■ **STORED DATA**:
——
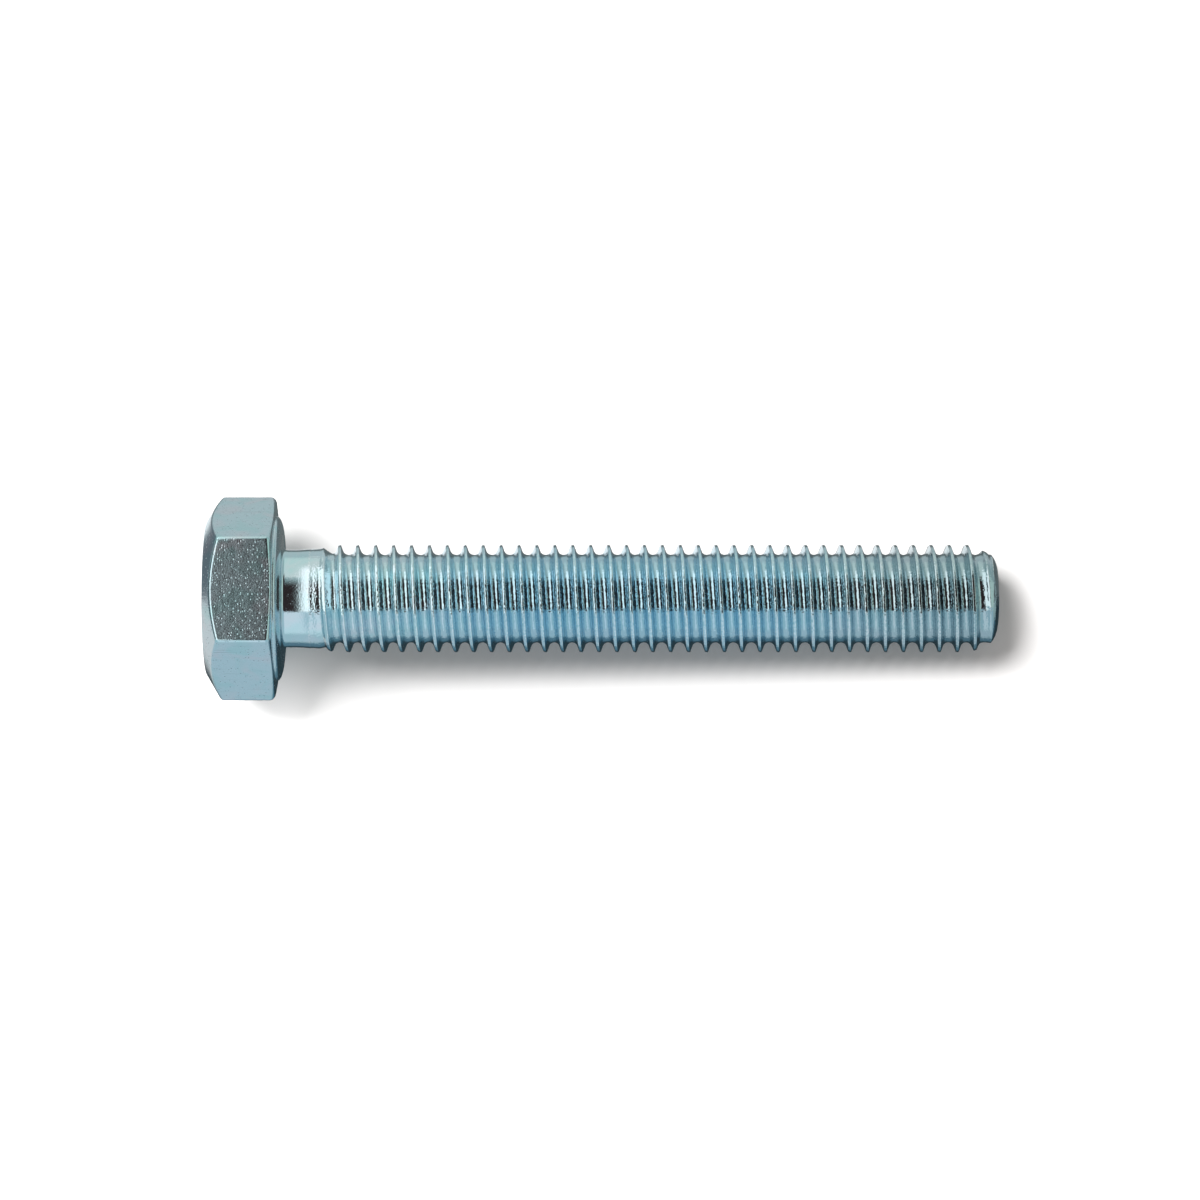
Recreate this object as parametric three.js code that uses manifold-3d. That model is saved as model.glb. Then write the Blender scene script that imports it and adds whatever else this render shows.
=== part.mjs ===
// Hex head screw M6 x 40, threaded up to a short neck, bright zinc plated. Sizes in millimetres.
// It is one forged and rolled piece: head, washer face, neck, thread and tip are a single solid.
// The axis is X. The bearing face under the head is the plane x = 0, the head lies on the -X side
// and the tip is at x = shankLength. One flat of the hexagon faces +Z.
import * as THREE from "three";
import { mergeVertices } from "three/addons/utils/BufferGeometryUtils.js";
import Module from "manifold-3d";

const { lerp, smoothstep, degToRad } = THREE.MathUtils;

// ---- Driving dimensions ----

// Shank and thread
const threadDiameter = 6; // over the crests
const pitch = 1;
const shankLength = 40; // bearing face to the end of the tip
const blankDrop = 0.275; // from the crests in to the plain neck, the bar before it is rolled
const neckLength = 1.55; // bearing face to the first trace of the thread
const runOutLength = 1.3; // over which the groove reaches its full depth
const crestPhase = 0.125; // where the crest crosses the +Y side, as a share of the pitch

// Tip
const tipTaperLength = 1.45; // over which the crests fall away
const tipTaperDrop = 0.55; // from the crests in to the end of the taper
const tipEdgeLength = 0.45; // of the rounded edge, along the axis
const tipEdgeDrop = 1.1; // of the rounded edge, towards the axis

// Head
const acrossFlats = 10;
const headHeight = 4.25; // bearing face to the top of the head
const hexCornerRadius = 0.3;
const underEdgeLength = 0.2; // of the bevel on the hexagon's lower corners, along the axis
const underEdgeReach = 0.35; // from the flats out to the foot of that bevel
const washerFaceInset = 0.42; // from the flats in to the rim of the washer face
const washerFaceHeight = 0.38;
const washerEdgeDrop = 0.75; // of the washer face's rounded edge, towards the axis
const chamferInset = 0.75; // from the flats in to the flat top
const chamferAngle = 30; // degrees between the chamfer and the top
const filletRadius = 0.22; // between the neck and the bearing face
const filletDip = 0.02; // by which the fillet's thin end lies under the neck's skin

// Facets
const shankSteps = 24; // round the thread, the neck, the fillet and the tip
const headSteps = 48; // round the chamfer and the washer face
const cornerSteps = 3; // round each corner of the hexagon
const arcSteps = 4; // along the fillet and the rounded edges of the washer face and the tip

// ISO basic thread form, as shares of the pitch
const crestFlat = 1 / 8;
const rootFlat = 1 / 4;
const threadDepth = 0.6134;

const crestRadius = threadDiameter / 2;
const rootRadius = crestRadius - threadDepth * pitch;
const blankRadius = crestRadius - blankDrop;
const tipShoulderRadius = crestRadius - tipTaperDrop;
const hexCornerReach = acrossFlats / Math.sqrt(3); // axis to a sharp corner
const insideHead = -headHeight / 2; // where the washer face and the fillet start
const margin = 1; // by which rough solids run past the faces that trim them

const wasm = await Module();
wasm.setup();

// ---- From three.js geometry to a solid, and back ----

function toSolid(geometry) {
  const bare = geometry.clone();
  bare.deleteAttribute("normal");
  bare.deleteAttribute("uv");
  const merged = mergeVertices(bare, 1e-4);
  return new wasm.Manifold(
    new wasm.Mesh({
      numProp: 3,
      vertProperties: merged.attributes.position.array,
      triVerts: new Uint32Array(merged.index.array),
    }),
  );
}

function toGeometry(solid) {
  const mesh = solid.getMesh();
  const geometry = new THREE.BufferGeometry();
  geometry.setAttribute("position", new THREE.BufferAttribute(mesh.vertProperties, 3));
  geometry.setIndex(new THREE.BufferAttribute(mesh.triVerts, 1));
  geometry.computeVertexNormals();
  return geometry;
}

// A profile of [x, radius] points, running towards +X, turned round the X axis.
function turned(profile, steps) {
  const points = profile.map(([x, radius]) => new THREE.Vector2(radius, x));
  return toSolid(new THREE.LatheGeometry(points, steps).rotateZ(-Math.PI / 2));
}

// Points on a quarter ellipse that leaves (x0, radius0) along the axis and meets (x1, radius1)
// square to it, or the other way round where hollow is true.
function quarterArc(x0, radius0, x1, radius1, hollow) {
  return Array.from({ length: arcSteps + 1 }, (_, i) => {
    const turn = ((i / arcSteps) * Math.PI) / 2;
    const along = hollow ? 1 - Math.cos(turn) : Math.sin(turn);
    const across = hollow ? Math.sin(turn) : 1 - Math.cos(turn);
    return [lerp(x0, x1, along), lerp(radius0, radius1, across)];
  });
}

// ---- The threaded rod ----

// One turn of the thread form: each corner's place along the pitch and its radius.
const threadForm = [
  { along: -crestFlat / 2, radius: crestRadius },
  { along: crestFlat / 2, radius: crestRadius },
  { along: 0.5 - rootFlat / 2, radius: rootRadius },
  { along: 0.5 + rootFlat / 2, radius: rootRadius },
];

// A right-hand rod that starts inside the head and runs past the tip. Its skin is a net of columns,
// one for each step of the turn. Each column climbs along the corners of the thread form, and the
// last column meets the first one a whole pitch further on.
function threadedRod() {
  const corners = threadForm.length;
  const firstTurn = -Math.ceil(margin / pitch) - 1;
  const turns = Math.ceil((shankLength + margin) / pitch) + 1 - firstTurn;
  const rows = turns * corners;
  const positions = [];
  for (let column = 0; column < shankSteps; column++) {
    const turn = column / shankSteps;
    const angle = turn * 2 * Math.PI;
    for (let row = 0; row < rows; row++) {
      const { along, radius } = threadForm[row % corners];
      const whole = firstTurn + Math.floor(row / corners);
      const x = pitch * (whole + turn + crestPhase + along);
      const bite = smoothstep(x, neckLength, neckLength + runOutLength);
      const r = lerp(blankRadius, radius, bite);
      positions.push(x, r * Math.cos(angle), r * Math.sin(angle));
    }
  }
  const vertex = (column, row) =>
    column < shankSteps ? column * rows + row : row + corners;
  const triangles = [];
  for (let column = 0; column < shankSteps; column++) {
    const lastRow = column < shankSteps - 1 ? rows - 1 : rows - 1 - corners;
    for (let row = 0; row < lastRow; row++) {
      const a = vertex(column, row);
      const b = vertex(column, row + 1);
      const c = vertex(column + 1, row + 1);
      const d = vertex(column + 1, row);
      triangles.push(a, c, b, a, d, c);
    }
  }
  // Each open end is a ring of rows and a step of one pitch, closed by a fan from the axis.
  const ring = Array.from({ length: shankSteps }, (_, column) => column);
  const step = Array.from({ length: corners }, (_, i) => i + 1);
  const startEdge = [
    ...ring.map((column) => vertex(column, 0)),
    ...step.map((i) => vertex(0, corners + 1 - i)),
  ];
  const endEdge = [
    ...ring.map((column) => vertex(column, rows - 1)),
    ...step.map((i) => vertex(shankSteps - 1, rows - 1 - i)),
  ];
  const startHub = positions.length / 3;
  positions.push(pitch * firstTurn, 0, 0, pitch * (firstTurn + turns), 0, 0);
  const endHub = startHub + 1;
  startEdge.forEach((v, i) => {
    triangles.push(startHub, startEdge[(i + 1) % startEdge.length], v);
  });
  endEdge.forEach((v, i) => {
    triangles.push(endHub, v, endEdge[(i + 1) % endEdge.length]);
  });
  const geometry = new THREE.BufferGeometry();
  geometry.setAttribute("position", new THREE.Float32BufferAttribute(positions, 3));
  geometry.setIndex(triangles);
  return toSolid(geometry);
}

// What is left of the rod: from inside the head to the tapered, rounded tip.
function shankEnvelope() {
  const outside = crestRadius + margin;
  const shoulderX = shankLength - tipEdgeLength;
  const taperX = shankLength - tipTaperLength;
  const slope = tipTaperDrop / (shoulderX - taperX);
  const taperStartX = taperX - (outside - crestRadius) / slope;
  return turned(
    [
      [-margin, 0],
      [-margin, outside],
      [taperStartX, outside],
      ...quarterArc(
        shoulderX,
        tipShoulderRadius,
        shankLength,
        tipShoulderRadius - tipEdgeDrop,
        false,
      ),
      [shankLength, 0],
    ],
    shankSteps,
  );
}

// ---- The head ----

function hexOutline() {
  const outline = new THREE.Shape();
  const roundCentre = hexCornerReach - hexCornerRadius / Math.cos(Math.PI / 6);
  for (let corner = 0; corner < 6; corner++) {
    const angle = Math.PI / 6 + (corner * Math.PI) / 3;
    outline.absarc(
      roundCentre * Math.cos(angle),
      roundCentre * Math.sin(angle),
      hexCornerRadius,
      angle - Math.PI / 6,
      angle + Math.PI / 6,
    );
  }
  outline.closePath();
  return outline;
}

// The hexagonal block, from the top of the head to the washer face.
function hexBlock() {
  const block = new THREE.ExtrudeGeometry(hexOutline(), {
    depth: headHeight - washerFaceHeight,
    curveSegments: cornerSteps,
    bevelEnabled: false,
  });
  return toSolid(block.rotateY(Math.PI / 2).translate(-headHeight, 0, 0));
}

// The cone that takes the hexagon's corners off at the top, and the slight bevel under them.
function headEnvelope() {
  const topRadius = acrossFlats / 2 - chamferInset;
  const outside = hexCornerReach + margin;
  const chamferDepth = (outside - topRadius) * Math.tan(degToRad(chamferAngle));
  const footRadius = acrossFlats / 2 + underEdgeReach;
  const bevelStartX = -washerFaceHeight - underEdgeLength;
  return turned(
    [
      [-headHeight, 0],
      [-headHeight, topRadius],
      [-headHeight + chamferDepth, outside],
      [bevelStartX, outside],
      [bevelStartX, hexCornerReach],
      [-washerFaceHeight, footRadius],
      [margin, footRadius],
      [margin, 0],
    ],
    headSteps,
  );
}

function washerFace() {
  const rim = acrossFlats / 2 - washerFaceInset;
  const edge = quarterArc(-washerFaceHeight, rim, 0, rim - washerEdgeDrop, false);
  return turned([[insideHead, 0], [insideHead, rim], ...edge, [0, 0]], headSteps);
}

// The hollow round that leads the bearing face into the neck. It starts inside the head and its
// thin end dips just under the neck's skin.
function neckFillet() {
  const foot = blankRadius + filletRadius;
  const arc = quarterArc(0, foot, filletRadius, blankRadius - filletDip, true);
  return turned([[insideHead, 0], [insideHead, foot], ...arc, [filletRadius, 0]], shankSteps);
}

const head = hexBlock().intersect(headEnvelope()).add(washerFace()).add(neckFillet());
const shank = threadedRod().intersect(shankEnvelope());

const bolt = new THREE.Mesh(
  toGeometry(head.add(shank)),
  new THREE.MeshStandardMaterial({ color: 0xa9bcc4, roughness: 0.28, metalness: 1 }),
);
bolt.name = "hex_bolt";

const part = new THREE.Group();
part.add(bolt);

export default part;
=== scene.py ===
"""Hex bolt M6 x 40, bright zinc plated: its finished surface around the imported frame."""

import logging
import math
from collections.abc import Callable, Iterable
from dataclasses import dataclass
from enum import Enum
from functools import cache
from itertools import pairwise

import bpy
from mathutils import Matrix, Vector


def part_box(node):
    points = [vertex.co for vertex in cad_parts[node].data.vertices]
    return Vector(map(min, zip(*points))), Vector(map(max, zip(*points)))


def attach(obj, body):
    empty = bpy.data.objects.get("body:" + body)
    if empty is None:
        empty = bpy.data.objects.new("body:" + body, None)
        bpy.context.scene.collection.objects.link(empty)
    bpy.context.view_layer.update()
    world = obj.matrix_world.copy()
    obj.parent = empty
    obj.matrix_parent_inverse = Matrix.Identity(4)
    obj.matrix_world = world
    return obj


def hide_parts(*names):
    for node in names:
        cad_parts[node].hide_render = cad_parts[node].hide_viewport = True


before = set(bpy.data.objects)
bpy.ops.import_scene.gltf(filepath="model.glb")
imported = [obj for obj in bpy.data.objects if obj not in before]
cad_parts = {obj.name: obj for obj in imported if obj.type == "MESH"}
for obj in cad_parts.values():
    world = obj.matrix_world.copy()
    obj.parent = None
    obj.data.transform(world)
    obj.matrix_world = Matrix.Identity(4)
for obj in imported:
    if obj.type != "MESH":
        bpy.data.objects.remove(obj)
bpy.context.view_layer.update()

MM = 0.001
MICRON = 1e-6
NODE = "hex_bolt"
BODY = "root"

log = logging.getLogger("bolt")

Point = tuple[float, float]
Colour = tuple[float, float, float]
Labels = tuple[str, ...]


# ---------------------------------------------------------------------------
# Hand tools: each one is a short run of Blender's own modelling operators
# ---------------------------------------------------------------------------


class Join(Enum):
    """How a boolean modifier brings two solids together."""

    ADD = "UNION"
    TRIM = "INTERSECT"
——
■ **SHORT TASK**:
Reprint the data above from the opening line to the line holding "---- Driving dimensions", inclusive, and nothing else.

■ **THE OUTPUT**:
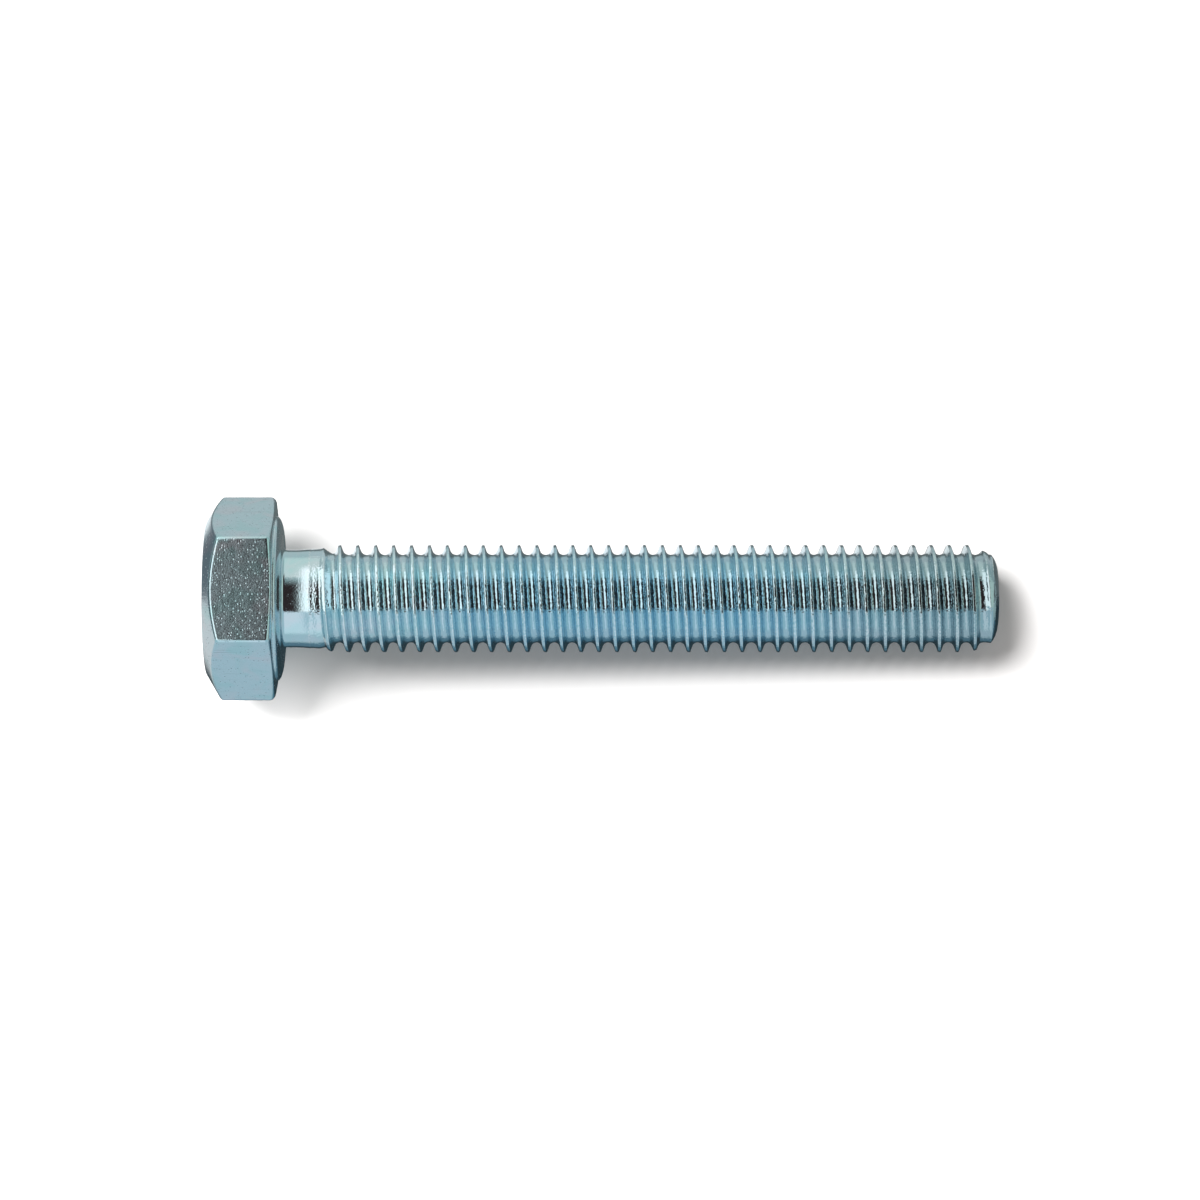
Recreate this object as parametric three.js code that uses manifold-3d. That model is saved as model.glb. Then write the Blender scene script that imports it and adds whatever else this render shows.
=== part.mjs ===
// Hex head screw M6 x 40, threaded up to a short neck, bright zinc plated. Sizes in millimetres.
// It is one forged and rolled piece: head, washer face, neck, thread and tip are a single solid.
// The axis is X. The bearing face under the head is the plane x = 0, the head lies on the -X side
// and the tip is at x = shankLength. One flat of the hexagon faces +Z.
import * as THREE from "three";
import { mergeVertices } from "three/addons/utils/BufferGeometryUtils.js";
import Module from "manifold-3d";

const { lerp, smoothstep, degToRad } = THREE.MathUtils;

// ---- Driving dimensions ----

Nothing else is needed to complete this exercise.